Given the challenges of the environmental crisis, Buddhism’s teaching of the interrelatedness of all life forms may be critical to the recovery of human reciprocity with nature. In this new work, twenty religionists and environmentalists examine Buddhism’s understanding of the intricate web of life. In noting the cultural diversity of Buddhism, they highlight aspects of the tradition which may help formulate an effective environmental ethics, citing examples from both Asia and the United States of socially engaged Buddhist projects to protect the environment. The authors explore theoretical and methodological issues and analyze the prospects and problems of using Buddhism as an environmental resource in both theory and practice. This groundbreaking volume inaugurates a larger series examining the religions of the world and their ecological implications which will shape a new field of study involving religious issues, contemporary environmental ethics, and public policy concerns.

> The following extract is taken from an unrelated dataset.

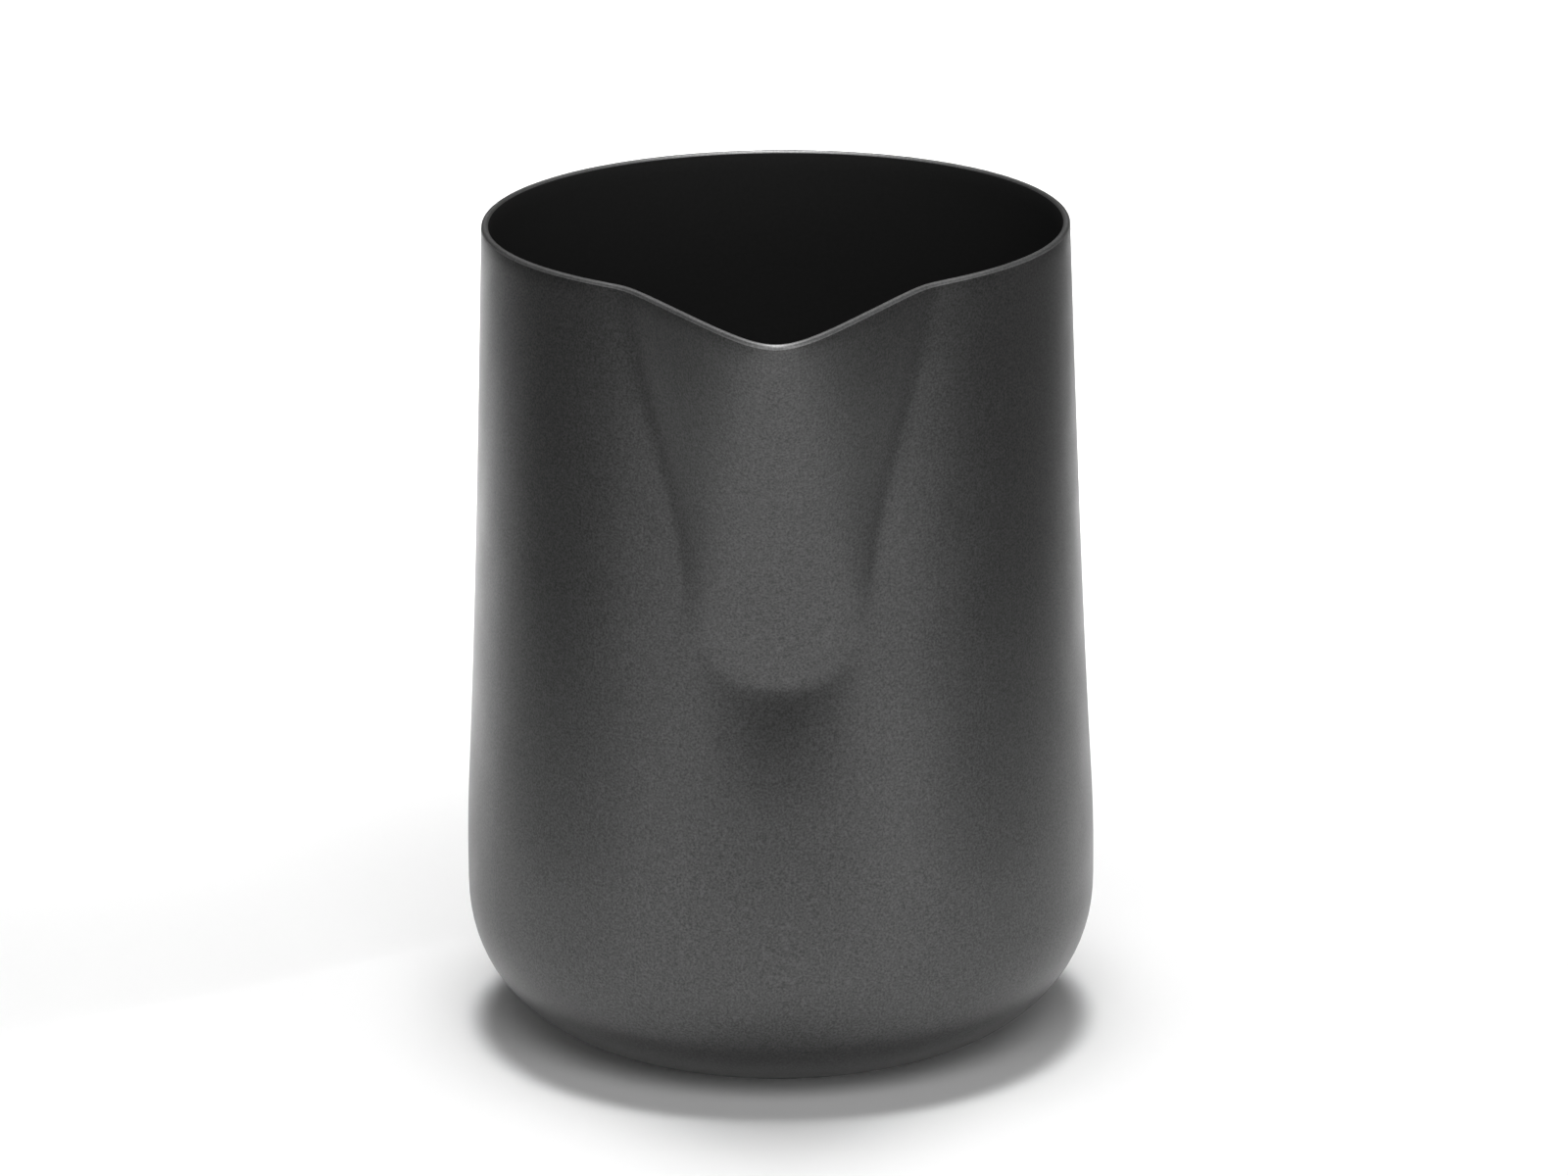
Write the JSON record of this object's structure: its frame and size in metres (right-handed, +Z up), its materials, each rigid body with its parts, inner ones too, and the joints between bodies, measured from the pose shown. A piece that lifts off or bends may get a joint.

Worldviews and Ecology: Religion, Philosophy and the Environment
Co-edited with John Grim
Bucknell University Press, 1993
Paperback edition: Orbis Books, 1994 (Eighth printing 2003)
Translated into Indonesian

Amidst the many voices clamoring to interpret the environmental crisis, some of the most important are the voices of religious traditions. Long before modernity's industrialism began the rape of Earth, premodern religious and philosophical traditions mediated to untold generations the wisdom of living as a part of nature. These traditions can illuminate and empower wiser ways of postmodern living. The original writings included in Worldviews and Ecology creatively present and interpret worldviews of major religious and philosophical traditions on how humans can live more sustainably on a fragile planet. Insights from traditions as diverse as Jain, Jewish, ecofeminist, deep ecology, Christian, Hindu, Bahai, and Whiteheadian will interest all who seek an honest analysis of what religious and philosophical traditions have to say to a modernity whose consciousness and conscience seems tragically narrow, the source of attitudes that imperil the biosphere.


Moral and Spiritual Cultivation in Japanese Neo-Confucianism: The Life and Thought of Kaibara Ekken (1630-1714)
SUNY Press, 1989
Selected as an Outstanding Academic Book by CHOICE magazine

Kaibara Ekken (1630–1714) was the focal Neo-Confucian thinker of the early Tokagawa period. He established the importance of Neo-Confucianism in Japan at a time when Buddhism had long been the dominant religious philosophy. This is the first book-length presentation of his thought. It contains a lengthy introduction to Ekken's life, time, and thought, and a careful translation into readable English of Ekken's book, Precepts for Daily Life in Japan (Yamanto Zokkun).